Start of Supplied information
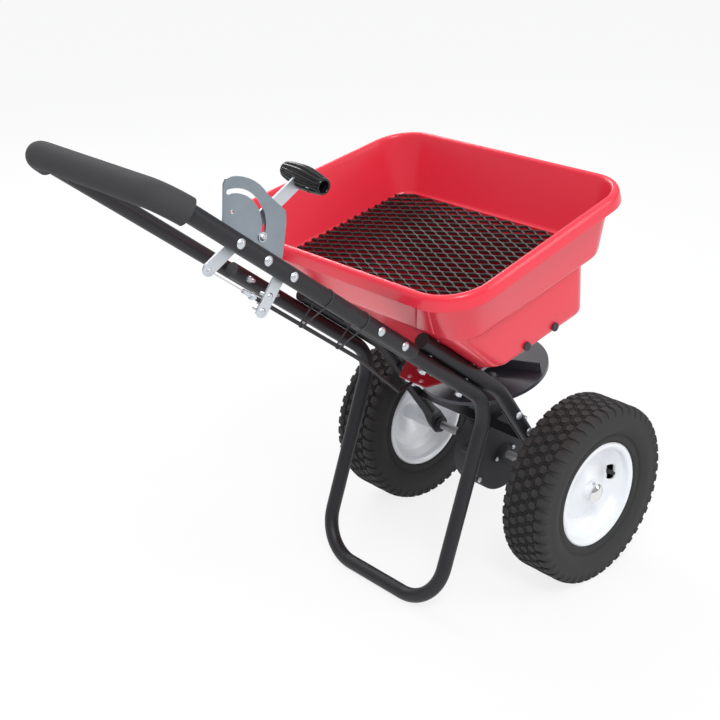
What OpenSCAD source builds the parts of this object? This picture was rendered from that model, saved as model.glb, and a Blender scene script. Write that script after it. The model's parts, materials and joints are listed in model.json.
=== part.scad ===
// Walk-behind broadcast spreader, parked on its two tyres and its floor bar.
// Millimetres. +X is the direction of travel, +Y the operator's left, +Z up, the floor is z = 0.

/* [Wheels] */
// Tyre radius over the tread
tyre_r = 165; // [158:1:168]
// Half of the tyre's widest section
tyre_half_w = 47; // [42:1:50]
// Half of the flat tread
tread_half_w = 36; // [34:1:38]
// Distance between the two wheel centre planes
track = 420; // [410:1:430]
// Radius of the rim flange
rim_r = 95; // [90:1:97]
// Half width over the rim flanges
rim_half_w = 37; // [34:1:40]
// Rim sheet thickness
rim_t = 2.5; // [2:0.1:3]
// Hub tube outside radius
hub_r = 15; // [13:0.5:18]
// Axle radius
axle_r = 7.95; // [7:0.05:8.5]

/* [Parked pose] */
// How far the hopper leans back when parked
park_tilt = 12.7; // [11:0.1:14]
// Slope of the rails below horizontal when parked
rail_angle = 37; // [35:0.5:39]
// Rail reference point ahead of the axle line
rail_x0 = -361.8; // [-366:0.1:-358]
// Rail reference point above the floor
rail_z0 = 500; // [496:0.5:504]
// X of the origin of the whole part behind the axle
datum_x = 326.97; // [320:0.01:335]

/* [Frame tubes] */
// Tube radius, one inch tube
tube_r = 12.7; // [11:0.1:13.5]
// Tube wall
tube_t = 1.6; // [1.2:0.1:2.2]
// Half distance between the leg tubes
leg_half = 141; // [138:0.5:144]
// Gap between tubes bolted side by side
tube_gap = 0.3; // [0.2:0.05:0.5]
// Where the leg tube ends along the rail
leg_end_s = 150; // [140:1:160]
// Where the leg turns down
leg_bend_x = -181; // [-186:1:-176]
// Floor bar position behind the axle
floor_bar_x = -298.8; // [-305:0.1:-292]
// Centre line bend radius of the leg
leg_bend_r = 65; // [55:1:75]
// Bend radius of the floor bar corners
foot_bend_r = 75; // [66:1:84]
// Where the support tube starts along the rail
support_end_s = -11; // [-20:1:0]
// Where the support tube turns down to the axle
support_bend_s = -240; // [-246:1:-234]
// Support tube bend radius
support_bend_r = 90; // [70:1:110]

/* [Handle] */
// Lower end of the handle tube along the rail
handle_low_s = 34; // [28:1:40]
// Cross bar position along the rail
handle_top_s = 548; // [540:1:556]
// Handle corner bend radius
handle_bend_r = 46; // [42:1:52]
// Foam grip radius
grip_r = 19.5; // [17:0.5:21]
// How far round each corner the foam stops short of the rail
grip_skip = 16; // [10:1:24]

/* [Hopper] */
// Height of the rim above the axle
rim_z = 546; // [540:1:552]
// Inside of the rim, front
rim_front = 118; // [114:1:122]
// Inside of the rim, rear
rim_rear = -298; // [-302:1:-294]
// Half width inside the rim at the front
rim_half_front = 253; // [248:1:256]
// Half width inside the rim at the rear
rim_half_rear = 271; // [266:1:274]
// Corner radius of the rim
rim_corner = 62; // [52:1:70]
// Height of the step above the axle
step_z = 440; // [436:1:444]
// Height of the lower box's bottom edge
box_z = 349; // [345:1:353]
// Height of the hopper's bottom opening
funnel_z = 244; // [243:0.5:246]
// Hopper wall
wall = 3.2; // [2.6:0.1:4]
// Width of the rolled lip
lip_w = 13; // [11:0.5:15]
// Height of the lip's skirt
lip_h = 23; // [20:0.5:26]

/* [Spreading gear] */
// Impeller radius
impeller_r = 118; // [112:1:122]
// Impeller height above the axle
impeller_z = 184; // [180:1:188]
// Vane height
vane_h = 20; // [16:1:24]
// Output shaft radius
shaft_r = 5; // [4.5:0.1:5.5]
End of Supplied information
Everything from the first line of the data through the line containing "axle_r = 7.95; // [7:0.05:8.5]" should be echoed exactly. Add nothing.

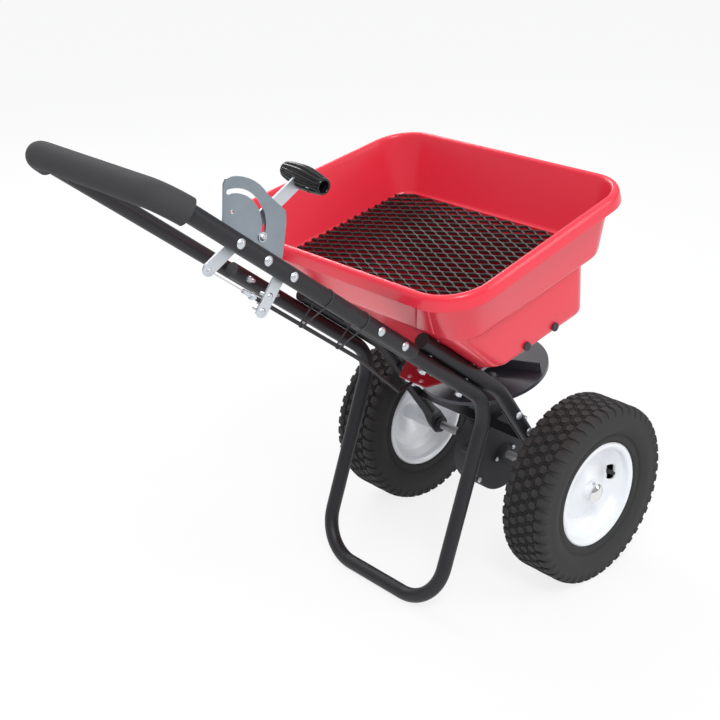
What OpenSCAD source builds the parts of this object? This picture was rendered from that model, saved as model.glb, and a Blender scene script. Write that script after it. The model's parts, materials and joints are listed in model.json.
=== part.scad ===
// Walk-behind broadcast spreader, parked on its two tyres and its floor bar.
// Millimetres. +X is the direction of travel, +Y the operator's left, +Z up, the floor is z = 0.

/* [Wheels] */
// Tyre radius over the tread
tyre_r = 165; // [158:1:168]
// Half of the tyre's widest section
tyre_half_w = 47; // [42:1:50]
// Half of the flat tread
tread_half_w = 36; // [34:1:38]
// Distance between the two wheel centre planes
track = 420; // [410:1:430]
// Radius of the rim flange
rim_r = 95; // [90:1:97]
// Half width over the rim flanges
rim_half_w = 37; // [34:1:40]
// Rim sheet thickness
rim_t = 2.5; // [2:0.1:3]
// Hub tube outside radius
hub_r = 15; // [13:0.5:18]
// Axle radius
axle_r = 7.95; // [7:0.05:8.5]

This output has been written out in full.